Material provided
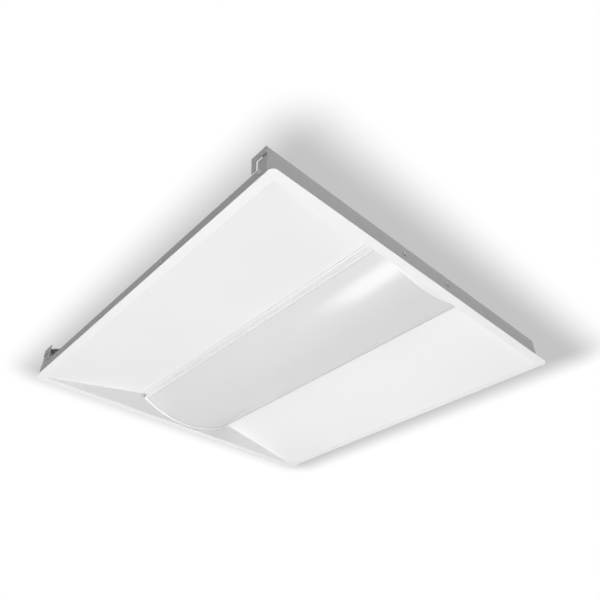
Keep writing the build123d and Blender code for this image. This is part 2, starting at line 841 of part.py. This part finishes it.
# ---------------------------------------------------------------- driver compartment
def make_driver_box():
    """Sheet box on the back pan: wiring space, conduit hole and a rim for the cover."""
    half_x = box_length / 2
    half_y = box_width / 2
    box = block(both(half_x), both(half_y), (box_bottom, box_top))
    vertical = box.edges().filter_by(Axis.Z)
    box = fillet(vertical, 2 * housing_bend)
    box = fillet(box.faces().sort_by(Axis.Z)[-1].edges(), housing_bend)
    cavity = block(
        both(half_x - housing_sheet), both(half_y - housing_sheet),
        (box_floor, box_top - housing_sheet),
    )
    cavity = fillet(cavity.edges().filter_by(Axis.Z), 2 * housing_bend - housing_sheet)
    box -= cavity
    box -= block(both(half_x - box_rim), both(half_y - box_rim), (box_top - 2, box_top + 1))
    box -= hole((half_x, -conduit_y, conduit_z), (1, 0, 0), conduit_radius, sheet_cutter)
    groove = Cylinder(conduit_radius, 2 * knockout_groove)
    groove -= Cylinder(conduit_radius - knockout_groove, 2 * knockout_groove)
    box -= placed(groove, (half_x, conduit_y, conduit_z), (1, 0, 0))
    for point in box_rivet_points():
        box -= hole(point, (0, 0, 1), rivet_size["shank_radius"] + hole_clearance, sheet_cutter)
    small_hole = small_screw["shank_radius"] + screw_hole_clearance
    for point in (*driver_screw_points(), (ground_x, ground_y, box_floor)):
        box -= hole(point, (0, 0, 1), small_hole, sheet_cutter)
    for x in both(half_x - cover_screw_inset):
        box -= hole((x, 0, box_top), (0, 0, 1), small_hole, sheet_cutter)
    box -= hole((lead_bushing_x, 0, box_floor), (0, 0, 1), bushing_hole_radius, sheet_cutter)
    return box


def make_box_cover():
    lip_y = box_width / 2 + cover_gap + housing_sheet / 2
    top_z = box_top + housing_sheet / 2
    cover = bent_sheet(
        [
            (-lip_y, box_top - cover_lip),
            (-lip_y, top_z),
            (lip_y, top_z),
            (lip_y, box_top - cover_lip),
        ],
        housing_sheet,
        box_length / 2,
        Plane.YZ,
        housing_bend,
    )
    for x in both(box_length / 2 - cover_screw_inset):
        radius = small_screw["shank_radius"] + screw_hole_clearance
        cover -= hole((x, 0, box_top), (0, 0, 1), radius, sheet_cutter)
    return cover


def make_driver_case():
    """Driver case: open tray with end windows, corner posts and mounting ears."""
    half_y = driver_width / 2
    case_top = driver_top - driver_wall
    case = block(both(driver_end), both(half_y), (box_floor, case_top))
    case = fillet(case.edges().filter_by(Axis.Z), driver_corner)
    case -= block(
        both(driver_end - driver_wall), both(half_y - driver_wall), (driver_floor, case_top)
    )
    for x, y in case_corners():
        post = Box(driver_post, driver_post, case_top - driver_floor)
        case += Pos(x, y, (driver_floor + case_top) / 2) * post
        case -= hole((x, y, case_top), (0, 0, 1), small_screw["shank_radius"])
    for x in both(driver_end - 3 * driver_post):
        rest_x = (x - driver_post / 2, x + driver_post / 2)
        case += block(rest_x, both(half_y - driver_wall), (driver_floor, circuit_z))
    window_y = terminal_size[1] / 2 + screw_hole_clearance
    window_z = (circuit_top - screw_hole_clearance,
                circuit_top + terminal_size[2] + screw_hole_clearance)
    case -= block(both(driver_length), both(window_y), window_z)
    for x, y, z in driver_screw_points():
        end = 1 if x > 0 else -1
        ear = block((end * driver_end, end * (driver_end + driver_ear)),
                    (y - driver_ear / 2, y + driver_ear / 2), (box_floor, driver_floor))
        ear = fillet(ear.edges().filter_by(Axis.Z), driver_ear / 6)
        bridge_x = (end * (driver_end - driver_corner), end * (driver_end + driver_corner))
        bridge_y = (y - driver_ear / 2, y + driver_ear / 2)
        bridge = block(bridge_x, bridge_y, (box_floor, driver_floor))
        radius = small_screw["shank_radius"] + screw_hole_clearance
        case += ear + bridge - hole((x, y, z), (0, 0, 1), radius, sheet_cutter)
    return case


def case_corners():
    inset = driver_wall + driver_post / 2
    x = driver_end - inset
    y = driver_width / 2 - inset
    return [(i * x, j * y) for i in (-1, 1) for j in (-1, 1)]


def make_driver_lid():
    lid = block(both(driver_end), both(driver_width / 2), (driver_top - driver_wall, driver_top))
    lid = fillet(lid.edges().filter_by(Axis.Z), driver_corner)
    for x, y in case_corners():
        radius = small_screw["shank_radius"] + screw_hole_clearance
        lid -= hole((x, y, driver_top), (0, 0, 1), radius, sheet_cutter)
    return lid


def make_driver_board():
    inset = driver_wall + board_rest_gap
    board = block(both(driver_end - inset), both(driver_width / 2 - inset),
                  (circuit_z, circuit_top))
    for x, y in case_corners():
        clear = driver_post + 2 * board_rest_gap
        board -= Pos(x, y, circuit_z) * Box(clear, clear, 4 * circuit_thickness)
    return board


def make_transformer():
    middle = Pos(transformer_x, 0, circuit_top + core_size[2] / 2)
    coil = fillet(Box(*coil_size).edges().filter_by(Axis.Z), coil_corner)
    return middle * (Box(*core_size) + coil)


def make_capacitors():
    can = Cylinder(capacitor_radius, capacitor_height)
    can = fillet(can.edges().sort_by(Axis.Z)[-1], capacitor_radius / 6)
    z = circuit_top + capacitor_height / 2
    return group(Pos(x, y, z) * can for x, y in capacitor_spots)


def make_terminals():
    size_x, size_y, size_z = terminal_size
    blocks = []
    for end in (-1, 1):
        outer = end * (driver_end + terminal_reach)
        body = block((outer, outer - end * size_x), both(size_y / 2),
                     (circuit_top, circuit_top + size_z))
        blocks.append(fillet(body.edges().filter_by(Axis.Z), 1.0))
    return group(blocks)


def make_disconnect(y_low):
    """One half of the two-part supply connector."""
    size_x, size_y, size_z = disconnect_size
    body = block((disconnect_x - size_x / 2, disconnect_x + size_x / 2),
                 (y_low, y_low + size_y), (box_floor, box_floor + size_z))
    return fillet(body.edges().filter_by(Axis.Y), 1.0)


def disconnect_y():
    return terminal_size[1] / 2 + disconnect_gap


def make_input_leads():
    """Line and neutral leads from the disconnect socket to the driver's input terminal."""
    start_x = driver_end + terminal_reach
    leads = []
    for side, x in ((1, disconnect_x - lead_spread), (-1, disconnect_x + lead_spread)):
        z = circuit_top + lead_rows[0]
        y = side * terminal_size[1] / 4
        points = [(start_x, y, z), (x, y, z), (x, disconnect_y(), z)]
        leads.append(tube(points, lead_bend))
    return group(leads)


def make_ground_lead():
    z = driver_floor + ground_lead_lift
    points = [
        (driver_end, ground_y, z),
        (ground_x + lug_radius, ground_y, z),
        (ground_x + lug_radius, ground_y, box_floor + lug_thickness / 2),
    ]
    wire = tube(points, lead_bend)
    lug = Pos(ground_x, ground_y, box_floor + lug_thickness / 2) * Cylinder(
        lug_radius, lug_thickness
    )
    tail = block((ground_x, ground_x + lug_radius + lead_radius),
                 (ground_y - 1.5, ground_y + 1.5), (box_floor, box_floor + lug_thickness))
    lug += tail
    radius = small_screw["shank_radius"] + screw_hole_clearance
    lug -= hole((ground_x, ground_y, box_floor), (0, 0, 1), radius, sheet_cutter)
    return wire + lug


# ---------------------------------------------------------------- fastener groups
def make_side_screws():
    screw = pan_screw(**wall_screw, length=side_screw_length)
    return group(
        placed(screw, (x, side * rail_out, side_screw_z), (0, side, 0))
        for x in both(side_screw_x)
        for side in (-1, 1)
    )


def make_end_screws():
    screw = pan_screw(**wall_screw, length=end_screw_length)
    return group(
        placed(screw, (end * end_plate_out, y, end_screw_z), (end, 0, 0))
        for y in both(end_screw_y)
        for end in (-1, 1)
    )


def make_corner_rivets():
    piece = rivet(2 * housing_sheet, **rivet_size)
    return group(
        placed(piece, (x, side * rail_out, corner_rivet_z), (0, side, 0))
        for x in both(corner_rivet_x)
        for side in (-1, 1)
    )


def make_pan_rivets():
    piece = rivet(housing_sheet + reflector_sheet, **rivet_size)
    spots = [(x, side) for x in pan_rivet_xs for side in (-1, 1)]
    spots += [(x, 1) for x in both(catch_x)]
    return group(
        placed(piece, (x, side * lip_out, pan_rivet_z), (0, side, 0)) for x, side in spots
    )


def make_catch_rivets():
    piece = rivet(housing_sheet + reflector_sheet + catch_sheet, **rivet_size)
    return group(
        placed(piece, (x, -lip_out, pan_rivet_z), (0, -1, 0)) for x in both(catch_x)
    )


def make_bracket_rivets():
    piece = rivet(2 * housing_sheet + bracket_thickness, **rivet_size)
    return group(placed(piece, bracket_rivet_point(end), (0, 0, 1)) for end in (-1, 1))


def make_tray_screws():
    screw = pan_screw(**small_screw, length=tray_screw_length)
    under = housing_sheet
    return group(
        placed(screw, (x, y, z - under), (0, 0, -1)) for x, y, z in tray_screw_points()
    )


def make_board_screws():
    screw = pan_screw(**small_screw, length=board_thickness + housing_sheet + board_screw_tail)
    return group(placed(screw, point, (0, 0, -1)) for point in board_screw_points())


def make_box_rivets():
    piece = rivet(2 * housing_sheet, **rivet_size)
    return group(placed(piece, point, (0, 0, 1)) for point in box_rivet_points())


def make_driver_screws():
    screw = pan_screw(**small_screw, length=driver_screw_length)
    return group(placed(screw, point, (0, 0, 1)) for point in driver_screw_points())


def make_driver_lid_screws():
    screw = pan_screw(**small_screw, length=lid_screw_length)
    return group(placed(screw, (x, y, driver_top), (0, 0, 1)) for x, y in case_corners())


def make_cover_screws():
    screw = pan_screw(**small_screw, length=cover_screw_length)
    z = box_top + housing_sheet
    return group(
        placed(screw, (x, 0, z), (0, 0, 1)) for x in both(box_length / 2 - cover_screw_inset)
    )


def make_ground_screw():
    screw = pan_screw(**small_screw, length=ground_screw_length)
    return placed(screw, (ground_x, ground_y, box_floor + lug_thickness), (0, 0, 1))


# ---------------------------------------------------------------- nodes
def build_nodes():
    wing = make_wing()
    end_reflector = make_end_reflector()
    side_rail = make_side_rail()
    end_plate = make_end_plate()
    end_cap = make_end_cap()
    board = make_led_board()
    connector = make_connector()
    pin = make_hinge_pin()
    bushing = make_hinge_bushing()
    bracket = make_hinge_bracket()
    socket_y = disconnect_y()
    return {
        "reflector_wing_left": mirrored_y(wing),
        "reflector_wing_right": wing,
        "end_reflector_front": end_reflector,
        "end_reflector_rear": mirrored_x(end_reflector),
        "side_rail_left": mirrored_y(side_rail),
        "side_rail_right": side_rail,
        "end_plate_front": end_plate,
        "end_plate_rear": mirrored_x(end_plate),
        "back_pan": make_back_pan(),
        "side_rail_screws": make_side_screws(),
        "end_plate_screws": make_end_screws(),
        "corner_rivets": make_corner_rivets(),
        "pan_rivets": make_pan_rivets(),
        "lens": make_lens(),
        "lens_rail_hinge_side": make_lens_rail(),
        "lens_rail_catch_side": mirrored_y(make_lap_rail()),
        "lens_end_cap_front": end_cap,
        "lens_end_cap_rear": mirrored_x(end_cap),
        "lens_cap_screws": make_cap_screws(),
        "hinge_pins": group([pin, mirrored_x(pin)]),
        "hinge_bushings": group([bushing, mirrored_x(bushing)]),
        "hinge_bracket_front": bracket,
        "hinge_bracket_rear": mirrored_x(bracket),
        "hinge_bracket_rivets": make_bracket_rivets(),
        "catch_springs": group(mirrored_y(make_catch_spring(x)) for x in both(catch_x)),
        "catch_rivets": make_catch_rivets(),
        "led_tray": make_led_tray(),
        "led_tray_screws": make_tray_screws(),
        "led_board_left": mirrored_y(board),
        "led_board_right": board,
        "led_packages": make_led_packages(),
        "led_board_screws": make_board_screws(),
        "board_connectors": group([connector, mirrored_y(connector)]),
        "output_leads": make_output_leads(),
        "lead_bushing": make_lead_bushing(),
        "driver_box": make_driver_box(),
        "driver_box_cover": make_box_cover(),
        "driver_box_rivets": make_box_rivets(),
        "box_cover_screws": make_cover_screws(),
        "driver_case": make_driver_case(),
        "driver_lid": make_driver_lid(),
        "driver_lid_screws": make_driver_lid_screws(),
        "driver_board": make_driver_board(),
        "driver_transformer": make_transformer(),
        "driver_capacitors": make_capacitors(),
        "driver_terminals": make_terminals(),
        "driver_screws": make_driver_screws(),
        "disconnect_socket": make_disconnect(socket_y),
        "disconnect_plug": make_disconnect(socket_y + disconnect_size[1]),
        "input_leads": make_input_leads(),
        "ground_lead": make_ground_lead(),
        "ground_screw": make_ground_screw(),
    }


os.makedirs("parts", exist_ok=True)
for node, shape in build_nodes().items():
    export_step(shape, f"parts/{node}.step")
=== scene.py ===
import json
import math

import bpy
from mathutils import Matrix, Vector

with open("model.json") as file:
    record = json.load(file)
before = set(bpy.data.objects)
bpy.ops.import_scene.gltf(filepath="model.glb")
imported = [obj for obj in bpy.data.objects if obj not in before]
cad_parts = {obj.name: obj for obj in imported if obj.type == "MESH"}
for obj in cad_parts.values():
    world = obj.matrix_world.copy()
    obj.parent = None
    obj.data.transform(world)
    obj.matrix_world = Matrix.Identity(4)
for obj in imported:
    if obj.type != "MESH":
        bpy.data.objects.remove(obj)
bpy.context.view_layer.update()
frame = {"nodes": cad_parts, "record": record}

nodes = frame["nodes"]
scene = bpy.context.scene
scene.view_settings.view_transform = "Standard"


# ---------------------------------------------------------------- camera
# Fitted to the face's corners and parallel edges: 573 px focal length on a 600 px frame,
# from below the fixture, with the picture's centre a little off the lens axis.
FOCAL_PX = 573.0
FRAME_PX = 600.0
CENTRE_PX = (261.2, 308.0)
SENSOR_MM = 36.0
CAMERA_AT = Vector((0.59534, -0.57287, -0.48949))
ELEVATION = math.radians(36.87)
HEADING = math.radians(-48.88)
ROLL = math.radians(0.37)


def make_camera():
    data = bpy.data.cameras.new("camera")
    data.sensor_width = SENSOR_MM
    data.lens = SENSOR_MM * FOCAL_PX / FRAME_PX
    data.shift_x = (FRAME_PX / 2 - CENTRE_PX[0]) / FRAME_PX
    data.shift_y = (CENTRE_PX[1] - FRAME_PX / 2) / FRAME_PX
    data.clip_start = 0.01
    data.clip_end = 50.0
    camera = bpy.data.objects.new("camera", data)
    scene.collection.objects.link(camera)
    level = math.cos(ELEVATION)
    forward = Vector((math.sin(HEADING) * level, math.cos(HEADING) * level, math.sin(ELEVATION)))
    turn = forward.to_track_quat("-Z", "Y").to_matrix().to_4x4()
    camera.matrix_world = Matrix.Translation(CAMERA_AT) @ turn @ Matrix.Rotation(ROLL, 4, "Z")
    scene.camera = camera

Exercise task
Extract exactly and only the span of lines that begins at the line containing "bpy.data.objects.remove(obj)" and ends at the line containing "ROLL = math.radians(0.37)".

Response to this exercise
        bpy.data.objects.remove(obj)
bpy.context.view_layer.update()
frame = {"nodes": cad_parts, "record": record}

nodes = frame["nodes"]
scene = bpy.context.scene
scene.view_settings.view_transform = "Standard"


# ---------------------------------------------------------------- camera
# Fitted to the face's corners and parallel edges: 573 px focal length on a 600 px frame,
# from below the fixture, with the picture's centre a little off the lens axis.
FOCAL_PX = 573.0
FRAME_PX = 600.0
CENTRE_PX = (261.2, 308.0)
SENSOR_MM = 36.0
CAMERA_AT = Vector((0.59534, -0.57287, -0.48949))
ELEVATION = math.radians(36.87)
HEADING = math.radians(-48.88)
ROLL = math.radians(0.37)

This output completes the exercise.